We note that one of the reasons stated by the Judge in dismissing the case is the supposed admission of plaintiff’s counsel that the action is in the nature of a claim for compensation for a workman. The judge must have misunderstood counsel, or the latter must have failed to make his meaning clear. But admitting that he did admit his client’s action was one for compensation under the Workmen’s Compensation Act, his admission or statement in that respect is certainly beyond the scope of his authority as counsel, for the same does not refer to any matter of judicial procedure related to the enforcement of the remedy, but to the subject matter or cause of action. As to this, client alone can make the binding admission.

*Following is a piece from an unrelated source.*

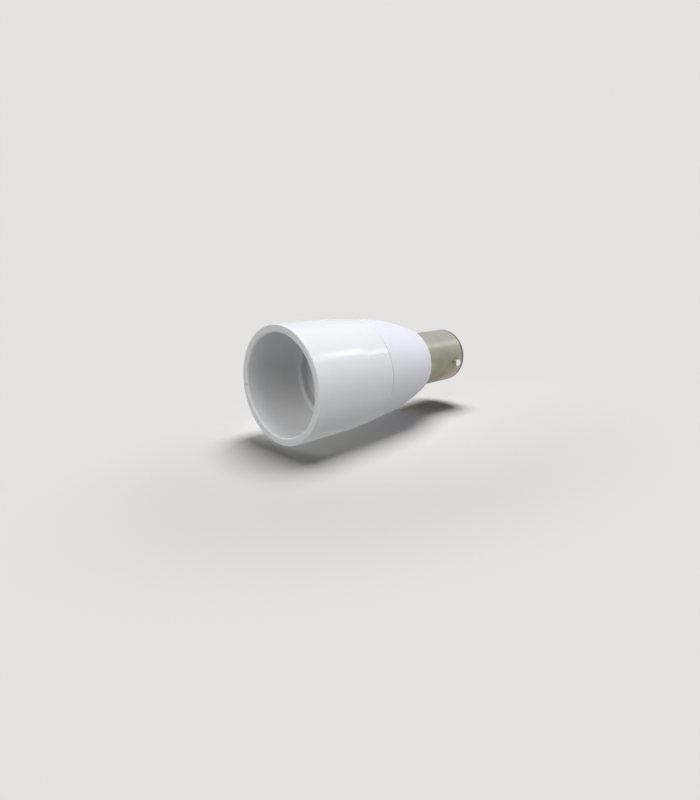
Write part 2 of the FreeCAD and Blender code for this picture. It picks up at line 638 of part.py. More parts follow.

"The broad implied or apparent powers of an attorney with respect to the conduct or control of litigation are, however, limited to matters which relate only to the procedure or remedy. The employment of itself confers upon the attorney no implied or apparent power or authority over the subject matter of the cause of action or defense; and, unless the attorney has expressly been granted authority with respect thereto, the power to deal with or surrender these matters is regarded as remaining exclusively in the client" (7 C. J. S. pp. 899-900.)
"The line of demarcation between the respective rights and powers of an attorney and his client is clearly defined. The cause of action, the claim or demand sued upon, and the subject matter of the litigation are all within the exclusive control of a client; and an attorney may not impair, compromise, settle, surrender, or destroy them without his client’s consent. But all the proceedings in court to enforce the remedy to bring the claim, demand, cause of action, or subject matter of the suit to hearing, trial, determination, judgment, and execution, are within the exclusive control of the attorney." (6 C. J. S., p. 643.)
The decision appealed from shall be reversed and the case remanded to the court a quo for continuation of the trial and the proceedings in accordance herewith. So ordered.
Pablo, Acting C.J., Bengzon, Montemayor, Reyes, A., Bautista Angelo, Concepcion and Reyes, J.B.L., JJ., concur.